ACCOUNT/UNCLAIMED SUSPENSE ACCOUNT:

The Company has nothing to report with respect to Demat Suspense Account/Unclaimed Suspense Account as per the requirement under Schedule V of the SEBI (LODR) during the year under review.

PARTICULARS OF EMPLOYEES

The information required under Section 197 (12) of the Companies Act, 2013 read with Companies (Amendment and remuneration of Managerial Personnel) Rules, 2014 and forming part of the Directors Report for the year ended March 31, 2024.

The particulars of employees in compliance of provisions of Section 134(3)(q) read with Rule 5(2) and 5(3) of the Companies (Appointment and Remuneration of Managerial

Personnel) Rules, 2014 is annexed to this report. The above referred Annexure is also available for inspection by members at the Corporate Office of the Company, for a period of 21 days before the ensuing 18th Annual General Meeting and up to the date of the AGM between 11.00 a.m to 1.00 p.m. on all working days (except Saturday and Public Holidays).

None of the employee listed on the said Annexure is a relative of any Director of the Company. None of the employee holds (by himself or along with his spouse and dependent children) more than two percent of the Equity Shares of the Company.

ACKNOWLEDGMENTS

Your Directors wish to express their appreciation for the assistance and co-operation received from the institutions, banks, Government authorities, customers, vendors, Suppliers and members during the year under review.
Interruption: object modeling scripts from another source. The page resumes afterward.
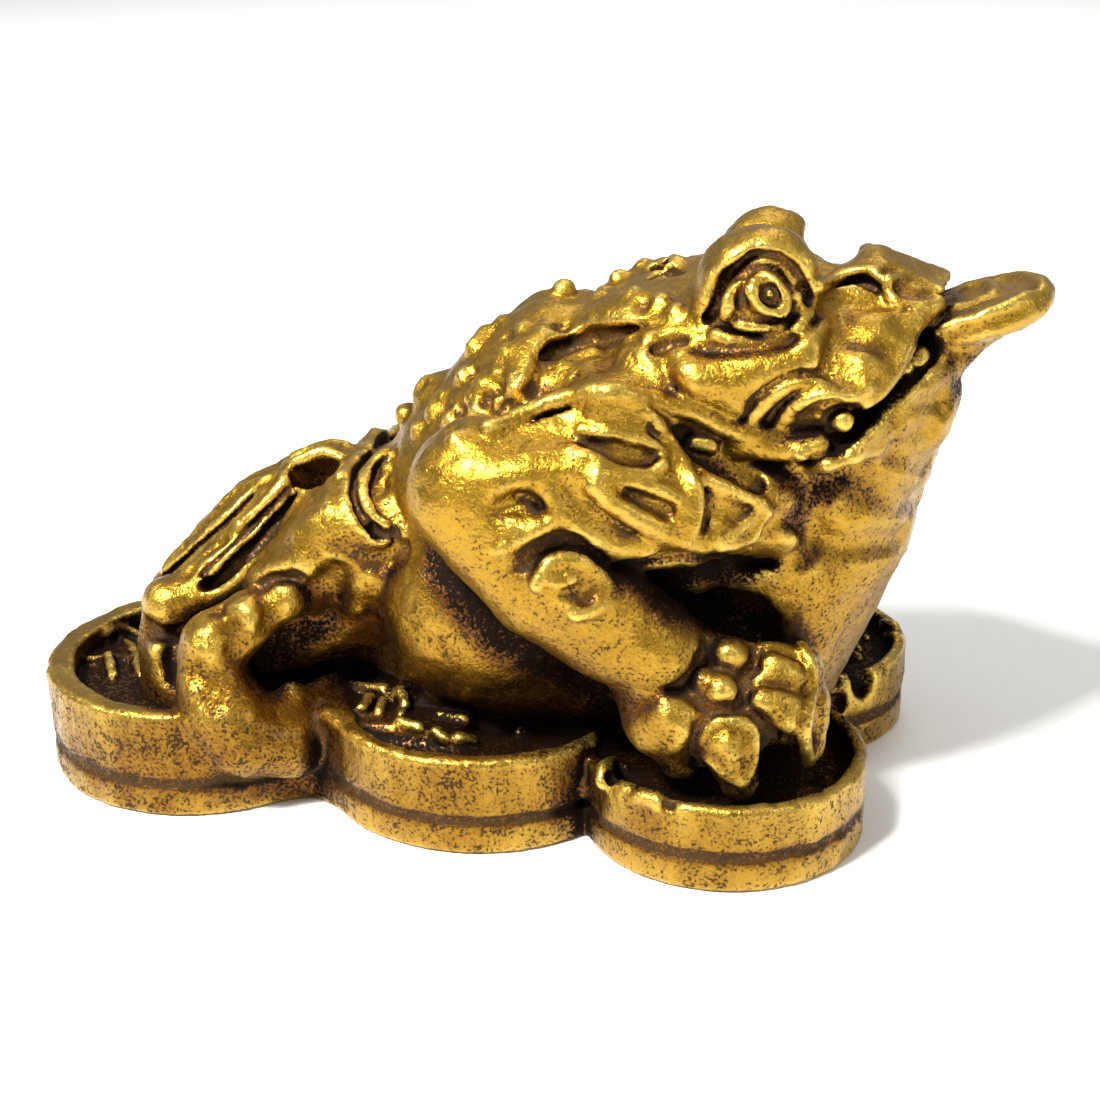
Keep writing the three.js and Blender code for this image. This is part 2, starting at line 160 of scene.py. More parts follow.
class Form:
    """A solid shape given by its distance function."""

    def __init__(self, distance, centre, reach):
        self.distance = distance
        self.centre = np.array(centre, np.float32)
        self.reach = float(reach)


def lifted_axes(pitch):
    """Rows: the x, y and z axes with the nose lifted by the pitch in degrees."""
    c, s = math.cos(math.radians(pitch)), math.sin(math.radians(pitch))
    return np.array([[c, 0, s], [0, 1, 0], [-s, 0, c]], np.float32)


def egg(x, y, z, rx, ry, rz, pitch=0):
    """A ball stretched to three radii."""
    axes = lifted_axes(pitch)
    radii = np.array([rx, ry, rz], np.float32)
    centre = np.array([x, y, z], np.float32)

    def distance(points):
        q = (points - centre) @ axes.T / radii
        inner = np.sqrt((q * q).sum(1))
        slope = np.sqrt(((q / radii) ** 2).sum(1))
        return inner * (inner - 1) / np.maximum(slope, 1e-6)

    return Form(distance, centre, max(rx, ry, rz))


def limb(*balls):
    """A run of balls (x, y, z, radius) joined by cones."""
    run = np.array(balls, np.float32)
    centre = (run[:, :3].min(0) + run[:, :3].max(0)) / 2
    reach = (np.linalg.norm(run[:, :3] - centre, axis=1) + run[:, 3]).max()

    def distance(points):
        best = np.full(len(points), 1e3, np.float32)
        for start, end in zip(run[:-1], run[1:]):
            edge = end[:3] - start[:3]
            t = np.clip((points - start[:3]) @ edge / (edge @ edge), 0, 1)
            gap = points - start[:3] - t[:, None] * edge
            thick = start[3] + t * (end[3] - start[3])
            np.minimum(best, np.sqrt((gap * gap).sum(1)) - thick, out=best)
        return best

    return Form(distance, centre, reach)


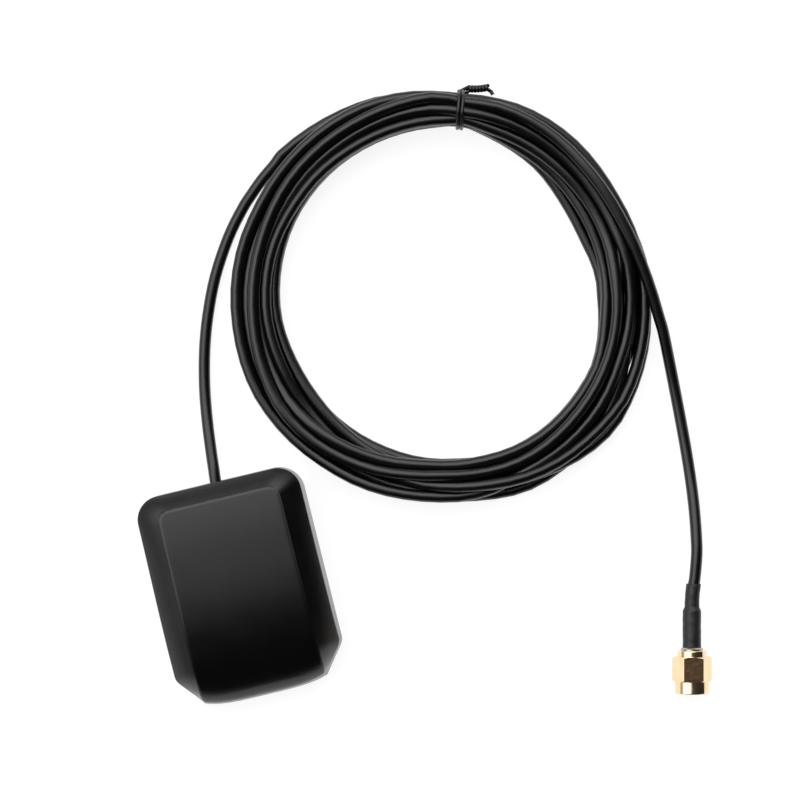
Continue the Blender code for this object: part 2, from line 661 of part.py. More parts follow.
def make_screws():
    """Countersunk cross-head screws through the base plate into the housing's bosses."""
    head = SCREW_HEAD_DIAMETER / 2
    shank = SCREW_SHANK_DIAMETER / 2
    sunk = SCREW_CLEARANCE
    tip = sunk + SCREW_LENGTH
    profile = [
        (0, tip), (SCREW_TIP_DIAMETER / 2, tip), (shank, tip - SCREW_TIP_LENGTH),
        (shank, sunk + head - shank), (head, sunk), (0, sunk),
    ]
    half_slot = SCREW_RECESS_SLOT / 2
    half_cross = SCREW_RECESS_WIDTH / 2
    mesh = profile_mesh("screw", profile)
    for number, (x, y) in enumerate(screw_places(), 1):
        screw = add_part(f"screw_{number}", mesh if number == 1 else mesh.copy(), SCREW_STEEL)
        screw.location = (x, y, 0)
        turn(screw, 16)
        for label, size_x, size_y in (("a", half_slot, half_cross), ("b", half_cross, half_slot)):
            slot = add_cutter(f"screw_slot_{number}{label}", box(
                f"screw_slot_{number}{label}", (x - size_x, y - size_y, -SCREW_RECESS_DEPTH),
                (x + size_x, y + size_y, sunk + SCREW_RECESS_DEPTH)))
            boolean(screw, slot)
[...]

Your Directors also express their appreciation to all the visiting faculty, lecturers and employees of MT Educare FAMILY for their hard work, commitment, dedicated services and collective contribution.

CAUTIONARY STATEMENT:

Statements in the Boards Report and the Management Discussion and Analysis describing the companys objectives, projections, estimates and expectations may constitute ‘forward looking statements within the meaning of applicable laws and regulations. Actual results may differ materially from those either expressed or implied. Important factors that could affect the companys operations include significant political and / or economic environment in India, tax laws, litigations, interest and other costs.